During the sextet years, his singers (in chronological order) were Santiago Devin (cenzi), Ernesto Famá, Fernando Díaz, Antonio Rodríguez Lesende, Roberto Arrieta and Ignacio Murillo. In his later years, larger orchestra Murillo was followed by Roberto Rufino, then Antonio Rodríguez Lesende, Agustín Volpe, Carlos Acuña, Alberto Podestá, again Roberto Rufino, then again Alberto Podestá, Osvaldo Cabrera, Roberto Rufino for a third time, Alberto Podestá for a third time, Jorge Durán, Raúl Rosales, Alberto Podestá for the fourth time, Osvaldo Cordó, Oscar Serpa, Mario Pomar, again Oscar Serpa, Argentino Ledesma, Rodolfo Galé, Roberto Florio, and finally Jorge Durán again and Horacio Casares.

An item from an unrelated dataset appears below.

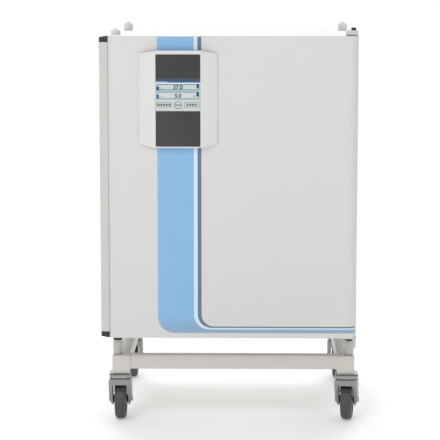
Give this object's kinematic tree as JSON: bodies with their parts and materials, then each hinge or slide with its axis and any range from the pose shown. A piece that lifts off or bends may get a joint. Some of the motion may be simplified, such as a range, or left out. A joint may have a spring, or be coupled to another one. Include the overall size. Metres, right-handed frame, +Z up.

== Di Sarli's musical style ==

In the beginning, his music had a simple structure, but over time it matured into a more lyrical, richer, playful and more subtle style which remained popular with tango dancers as it continued to have a clear dancing beat. This clean compás made him a favorite of beginning social tango dancers, while more advanced ones could enjoy the complexity and variations of his music. Because of this, di Sarli's orchestra was among the most popular ones during Carnival balls of his age and can still be heard at milongas in Buenos Aires and around the world today.

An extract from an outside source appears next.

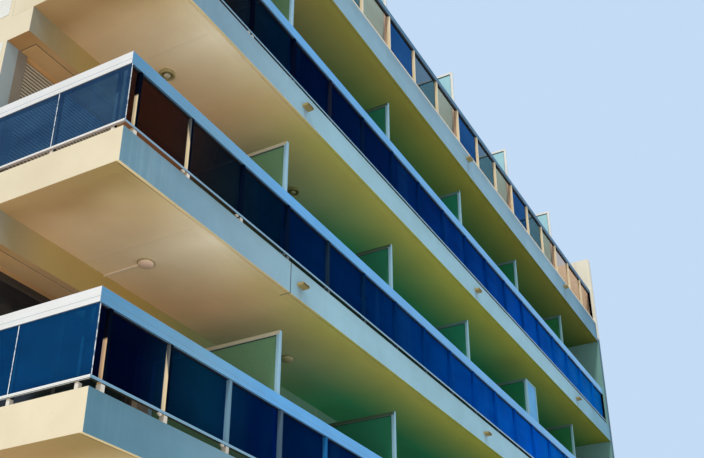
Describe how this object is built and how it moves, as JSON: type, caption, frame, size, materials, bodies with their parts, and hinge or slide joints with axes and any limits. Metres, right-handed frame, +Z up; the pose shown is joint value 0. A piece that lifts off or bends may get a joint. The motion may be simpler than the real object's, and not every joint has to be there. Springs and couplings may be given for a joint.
{
  "type": "apartment block",
  "caption": "Apartment block with continuous corner balconies, smoked glass balustrades, frosted dividers, glazed fronts and an end wall that closes the balconies; hollow storeys, flat roof.",
  "frame": {"origin": "centre of the building's outline, at ground level", "axes": "+X along the balcony front to the right, +Y from the balcony front to the rear, +Z up"},
  "size_m": [18.22, 10.61, 16.18],
  "materials": {
    "cream_render": "painted fine render on concrete",
    "soffit_paint": "painted fair-faced concrete",
    "white_render": "white painted render",
    "roof_screed": "gravel and screed",
    "rail_aluminium": "satin lacquered, fine lengthwise lines",
    "coping_metal": "folded sheet",
    "window_aluminium": "lacquered",
    "shutter_slats": "lacquered slats",
    "smoked_glass": "smoked laminated glass",
    "window_glass": "clear glass",
    "frosted_pane": "obscured glass",
    "spout_paint": "weathered ochre paint",
    "light_housing": "aged plastic with a domed lens"
  },
  "bodies": {
    "root": {"ground_slab": "roof_screed", "floor_slab_1": "soffit_paint", "floor_slab_2": "soffit_paint", "floor_slab_3": "soffit_paint", "floor_slab_4": "soffit_paint", "balcony_fascia_1": "cream_render", "balcony_fascia_2": "cream_render", "balcony_fascia_3": "cream_render", "balcony_fascia_4": "cream_render", "roof_slab": "roof_screed", "roof_parapets": "cream_render", "parapet_coping": "coping_metal", "front_beams": "cream_render", "front_lintels": "cream_render", "front_piers": "cream_render", "gable_wall_left": "cream_render", "gable_wall_right": "cream_render", "gable_panels": "white_render", "rear_wall_ground": "cream_render", "rear_wall_1": "cream_render", "rear_wall_2": "cream_render", "rear_wall_3": "cream_render", "rear_wall_4": "cream_render", "sliding_door_frames": "window_aluminium", "sliding_door_glass": "window_glass", "ground_door_frames": "window_aluminium", "ground_door_glass": "window_glass", "rear_window_frames": "window_aluminium", "rear_window_glass": "window_glass", "roller_shutter": "shutter_slats", "top_rail_1": "rail_aluminium", "top_rail_2": "rail_aluminium", "top_rail_3": "rail_aluminium", "top_rail_4": "rail_aluminium", "bottom_rails": "rail_aluminium", "balustrade_posts": "rail_aluminium", "balustrade_glass_1": "smoked_glass", "balustrade_glass_2": "smoked_glass", "balustrade_glass_3": "smoked_glass", "balustrade_glass_4": "smoked_glass", "divider_frames": "rail_aluminium", "divider_panes": "frosted_pane", "balcony_screen": "rail_aluminium", "drain_spouts": "spout_paint", "ceiling_lights": "light_housing"}
  },
  "joints": []
}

Di Sarli moved beyond the style of the guardia vieja of tango and Julio de Caro's avant-garde, preferring to forge his own style without concession to the fashions of the day. While being influenced by Fresedo early on, he soon established his own way. A talented piano player, he directed his orchestra from behind his own instrument. His recordings do not feature significant instrumental solos; the bandoneóns at times carry the melody but essentially play a rhythmical, milonguero role. Only the violins stand out, playing a short solo or a counterpoint melody. He recorded many tracks more than once over the years, often with different singers. Di Sarli's creativity was mostly limited to the left hand piano part, filling in, modulating and accenting his delicate and elegant dancing beat. His reputation for musical elegance got him his nickname El Señor del Tango (The Gentleman of Tango).